L'exemple le plus récent pourrait être la fameuse scène de l'aeroport dans Modern Warfare 2, dans laquelle quelqu'un qui comprend l'histoire saura qu'on est un mec infiltré chez des terroristes, mais l'enfant influençable de 10 ans que j'étais aurait vu une scène où on massacre des centaines d'innocents sans raison. Il y a énormément de jeux où c'est le cas, mais je ne vais pas tous les citer.

Au moment de devoir conclure cet article, qu'est ce que je devrais en retenir ? Que les jeux vidéos, au final, sont plus "dangereux" que les armes ? Au fond, cette phrase que j'ai utilisée pour le titre de cet article serait parfaitement applicable à moi-même. Oui j'ai joué à GTA à 10 ans, et non je ne suis pas devenu un tueur psychopathe. Est-ce que cela signifie qu'il faut mettre de côté tout impact de la violence sur les enfants ? Certains diraient que ce sont des expériences comme ça qui forgent une personnalité, surtout à l'aube de l'adolescence.

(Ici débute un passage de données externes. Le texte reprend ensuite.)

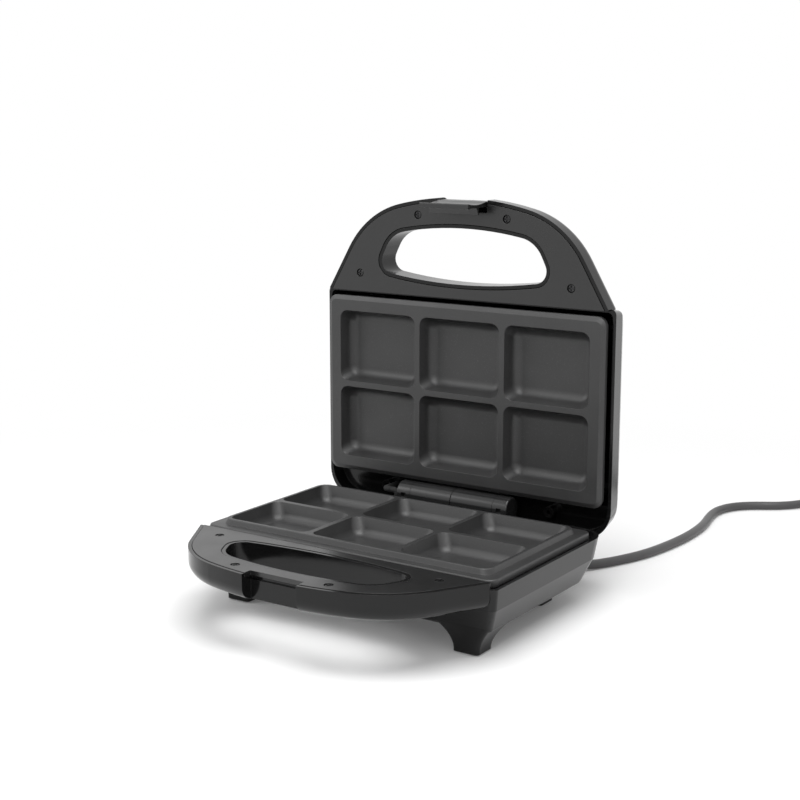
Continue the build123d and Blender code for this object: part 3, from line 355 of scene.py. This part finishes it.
def make_floor():
    """White floor that keeps the object's shadow and turns to pure white further out."""
    corners = [(-floor_half, -floor_half, 0), (floor_half, -floor_half, 0),
               (floor_half, floor_half, 0), (-floor_half, floor_half, 0)]
    mesh = bpy.data.meshes.new("floor")
    mesh.from_pydata(corners, [], [(0, 1, 2, 3)])
    floor = bpy.data.objects.new("floor", mesh)
    bpy.context.scene.collection.objects.link(floor)
    material = bpy.data.materials.new("floor")
    material.use_nodes = True
    tree = material.node_tree
    tree.nodes.clear()
    out = tree.nodes.new("ShaderNodeOutputMaterial")
    diffuse = tree.nodes.new("ShaderNodeBsdfDiffuse")
    white = tree.nodes.new("ShaderNodeEmission")
    blend = tree.nodes.new("ShaderNodeMixShader")
    place = tree.nodes.new("ShaderNodeTexCoord")
    away = tree.nodes.new("ShaderNodeVectorMath")
    fade = tree.nodes.new("ShaderNodeMapRange")
    seen = tree.nodes.new("ShaderNodeMath")
    tone = tree.nodes.new("ShaderNodeMix")
    away.operation = "LENGTH"
    fade.interpolation_type = "SMOOTHSTEP"
    seen.operation = "MULTIPLY"
    tone.data_type = "RGBA"
    for name, value in (("From Min", fade_start), ("From Max", fade_end), ("To Min", fade_least),
                        ("To Max", 1.0)):
        fade.inputs[name].default_value = value
    tone.inputs["A"].default_value = (floor_tone, floor_tone, floor_tone, 1.0)
    tone.inputs["B"].default_value = (1.0, 1.0, 1.0, 1.0)
    switch = ray_switch(tree)
    for start, end in ((place.outputs["Object"], away.inputs[0]),
                       (away.outputs["Value"], fade.inputs["Value"]),
                       (fade.outputs["Result"], seen.inputs[0]), (switch, seen.inputs[1]),
                       (switch, tone.inputs["Factor"]),
                       (tone.outputs["Result"], diffuse.inputs["Color"]),
                       (seen.outputs["Value"], blend.inputs["Fac"]),
                       (diffuse.outputs["BSDF"], blend.inputs[1]),
                       (white.outputs["Emission"], blend.inputs[2]),
                       (blend.outputs["Shader"], out.inputs["Surface"])):
        tree.links.new(start, end)
    mesh.materials.append(material)


def make_world():
    """Even pale surround; white where it is seen or mirrored."""
    world = bpy.data.worlds.new("studio")
    bpy.context.scene.world = world
    world.use_nodes = True
    tree = world.node_tree
    back = tree.nodes["Background"]
    back.inputs["Color"].default_value = (1.0, 1.0, 1.0, 1.0)
    mix = tree.nodes.new("ShaderNodeMix")
    tree.links.new(ray_switch(tree), mix.inputs["Factor"])
    mix.inputs["A"].default_value = world_strength
    mix.inputs["B"].default_value = 1.0
    tree.links.new(mix.outputs["Result"], back.inputs["Strength"])


def soft_light(name, place, target, size, power):
    """Large square lamp that looks at a point."""
    data = bpy.data.lights.new(name, "AREA")
    data.shape = "SQUARE"
    data.size = size
    data.energy = power
    lamp = bpy.data.objects.new(name, data)
    bpy.context.scene.collection.objects.link(lamp)
    lamp.location = place
    lamp.rotation_euler = (Vector(target) - Vector(place)).to_track_quat("-Z", "Y").to_euler()


def make_studio():
    """Floor, world, and soft light from above, the left and the front."""
    make_floor()
    make_world()
    for lamp in lamps:
        soft_light(*lamp)


make_camera()
cord = make_cord()
materials = make_materials()
dress(materials)
cord.data.materials.append(materials["cord_rubber"])
make_studio()
bpy.context.scene.view_settings.view_transform = "Standard"
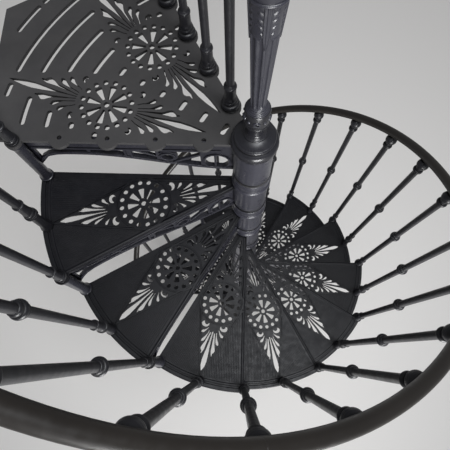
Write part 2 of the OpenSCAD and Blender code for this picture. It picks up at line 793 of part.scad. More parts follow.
module newel_shaft_body() {
    rotate_extrude($fn = 96) polygon(concat(
        [[0, newel_base_height], [newel_shaft_foot, newel_base_height], [newel_shaft_foot, newel_base_height + 10]],
        [[newel_taper_radius, newel_taper_end], [newel_taper_radius + 1.5, newel_taper_end + 2]],
        [[newel_shaft_top, newel_bell_end]],
        ogee_points(newel_shaft_top, newel_shaft_top + 6, newel_bell_end + 9, newel_cup_height - 40),
        ogee_points(newel_shaft_top + 6, newel_neck, newel_cup_height - 36, newel_cup_height),
        bulge_points(newel_neck - 2, 8, newel_cup_height + 2, newel_cup_height + 18),
        [[newel_neck - 2, newel_cup_height + 20], [newel_shaft_foot, newel_shaft_end - 24]],
        bulge_points(newel_shaft_foot, 7, newel_shaft_end - 22, newel_shaft_end - 8),
        [[newel_shaft_foot + 2, newel_shaft_end - 6], [newel_shaft_foot + 2, newel_shaft_end], [0, newel_shaft_end]]
    ));
}

newel_block_radius = 28;
module newel_top() {
    block_foot = rail_height - rail_radius - 14;
    block_top = rail_height + rail_radius + 14;
    neck = newel_neck - 6;
    color("#55545d") translate([0, 0, landing_top]) rotate_extrude($fn = 96) polygon(concat(
        [[0, newel_shaft_end], [newel_shaft_foot + 2, newel_shaft_end]],
        ogee_points(newel_shaft_foot + 2, newel_block_radius - 3, newel_shaft_end + 6, block_foot - 4),
        [[newel_block_radius, block_foot], [newel_block_radius, block_top - 4], [newel_block_radius - 3, block_top]],
        [[neck, block_top + 4]],
        ball_points(newel_ball_radius, newel_height)
    ));
}

// Straight level rail from the newel to the last landing baluster
module landing_rail() {
    length = landing_place(landing_baluster_count);
    color("#1b1b20") translate([0, 0, landing_top + rail_height]) rotate(-landing_angle) difference() {
        translate([0, landing_side_line, 0]) {
            rotate([0, 90, 0]) cylinder(r = rail_radius, h = length, $fn = 48);
            translate([length, 0, 0]) sphere(r = rail_radius + 3, $fn = 48);
        }
        translate([0, 0, -rail_height / 2]) cylinder(r = newel_block_radius + fit_gap, h = rail_height, $fn = 96);
    }
}

// One ring of points of the handrail: at an angle round the stair, moved along the rail and scaled
function rail_ring(angle, along, scale) =
    let (
        outward = [cos(angle), sin(angle), 0],
        forward = [-sin(angle) * cos(rail_slope), cos(angle) * cos(rail_slope), -sin(rail_slope)],
        up = cross(outward, forward),
        centre = [rail_circle * cos(angle), rail_circle * sin(angle), rail_z(angle)] + along * forward
    )
    [for (i = [0 : rail_sides - 1])
        let (turn = 360 * i / rail_sides)
        centre + scale * rail_radius * (cos(turn) * outward + sin(turn) * up)];

// Rings of a domed end, from the widest to the narrowest
cap_turns = [25, 50, 72];
function cap_rings(angle, side) =
    [for (turn = cap_turns) rail_ring(angle, side * rail_radius * sin(turn), cos(turn))];

function reverse(list) = [for (i = [len(list) - 1 : -1 : 0]) list[i]];

// Handrail segment s of rail_segments, swept along the helix, with a domed end where the rail ends
module handrail(s) {
    share = tread_count * tread_angle / rail_segments;
    first = (s - 1) * share - (s == 1 ? rail_overrun : 0);
    last = s * share + (s == rail_segments ? rail_overrun : 0);
    steps = ceil((last - first) / rail_step_angle);
    body = [for (i = [0 : steps]) rail_ring(first + (last - first) * i / steps, 0, 1)];
    rings = concat(
        s == 1 ? reverse(cap_rings(first, -1)) : [],
        body,
        s == rail_segments ? cap_rings(last, 1) : []
    );
    points = [for (ring = rings, p = ring) p];
    count = len(rings);
    sides = [for (j = [0 : count - 2], i = [0 : rail_sides - 1])
        let (a = j * rail_sides + i, b = j * rail_sides + (i + 1) % rail_sides)
        each [[a, b, b + rail_sides], [a, b + rail_sides, a + rail_sides]]];
    ends = [[for (i = [rail_sides - 1 : -1 : 0]) i], [for (i = [0 : rail_sides - 1]) (count - 1) * rail_sides + i]];
    color("#1b1b20") polyhedron(points, concat(sides, ends));
}

base_flange();
column_pipe();
for (k = [1 : tread_count]) {
    tread(k);
    riser(k);
}
landing();
riser(0);  // landing_riser
newel_base();
newel_shaft();
newel_top();
for (g = [1 : baluster_groups]) balusters(g);
landing_balusters();
landing_rail();
for (s = [1 : rail_segments]) handrail(s);
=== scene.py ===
"""Looks of the cast-iron spiral staircase.

Satin black paint on every casting, ribbed treads, turned hub feet, a smooth handrail, a fluted newel, studs and bolts.
"""

import math
from math import cos, pi, radians, sin

import bmesh
import bpy
from mathutils import Euler, Matrix, Vector


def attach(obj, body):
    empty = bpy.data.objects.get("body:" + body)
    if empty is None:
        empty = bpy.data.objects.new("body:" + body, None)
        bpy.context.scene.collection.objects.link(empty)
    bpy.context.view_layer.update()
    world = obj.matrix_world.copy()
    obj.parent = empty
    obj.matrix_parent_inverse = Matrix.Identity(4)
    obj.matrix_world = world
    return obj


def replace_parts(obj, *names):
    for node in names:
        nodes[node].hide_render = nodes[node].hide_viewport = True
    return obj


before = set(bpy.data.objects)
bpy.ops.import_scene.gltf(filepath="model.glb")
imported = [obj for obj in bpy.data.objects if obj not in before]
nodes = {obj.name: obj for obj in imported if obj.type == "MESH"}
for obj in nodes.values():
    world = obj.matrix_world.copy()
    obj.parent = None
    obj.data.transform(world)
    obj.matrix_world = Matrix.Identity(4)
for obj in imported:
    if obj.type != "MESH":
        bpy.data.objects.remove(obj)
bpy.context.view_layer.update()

# Sizes of the stair, as the CAD model has them, in metres
RISE = 0.210
TREADS = 12
TREAD_ANGLE = radians(30)
LANDING_ANGLE = 2 * TREAD_ANGLE
LANDING_TOP = (TREADS + 1) * RISE
BALUSTER_RADIUS = 0.560
HUB_RADIUS = 0.048
BORE_RADIUS = 0.0303
RIM_INNER = 0.546
PLATE_TOP = -0.0025
PLATE_BOTTOM = -0.0095
PATTERN_TURN = radians(-0.6)
KITE_TIP = RIM_INNER + 0.003
KITE_WAIST = ((HUB_RADIUS + RIM_INNER) / 2 + 0.004, 0.0763)
KITE_FOOT = (HUB_RADIUS - 0.001, 0.013)
LUG_RADIUS = 0.017
FLANGE_TOP = 0.016
FLANGE_BOLT_CIRCLE = 0.115
LANDING_FIRST = 0.116
LANDING_PITCH = 0.112
LANDING_BALUSTERS = 5


def tread_top(k):
    return LANDING_TOP - k * RISE


# Materials

# Painted shade in crevices: its reach, the shares of open air at which the painted shade is darkest and gone, and its
# tone and gloss
PAINTED_SHADE_REACH = 0.010
PAINTED_SHADE_OPEN = (0.35, 0.85)
PAINTED_SHADE_TONE = 0.25
PAINTED_SHADE_GLOSS = 0.08
RUBBED_EDGE = 0.0015
# The darkest drift of the paint, as a share of its tone
DEEP_TONE = 0.72
DUST = (0.11, 0.105, 0.098)
GRAIN_SCALE = 420


def link(tree, a, b):
    tree.links.new(a, b)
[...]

D'autres diraient qu'il y a des choses similaires au cinéma ou dans la littérature - je me souviens notamment de Carrie de Brian de Palma et Christine de John Carpenter qui m'ont fait passer des nuits blanches - mais aucun ne m'a fait un tel impact, tout simplement parce que j'étais effrayé par autre chose que moi, par une histoire qui m'était racontée. Le jeu vidéo, lui, m'a effrayé de mes propres actes.

Le jeu vidéo, lui, m'a effrayé de moi-même.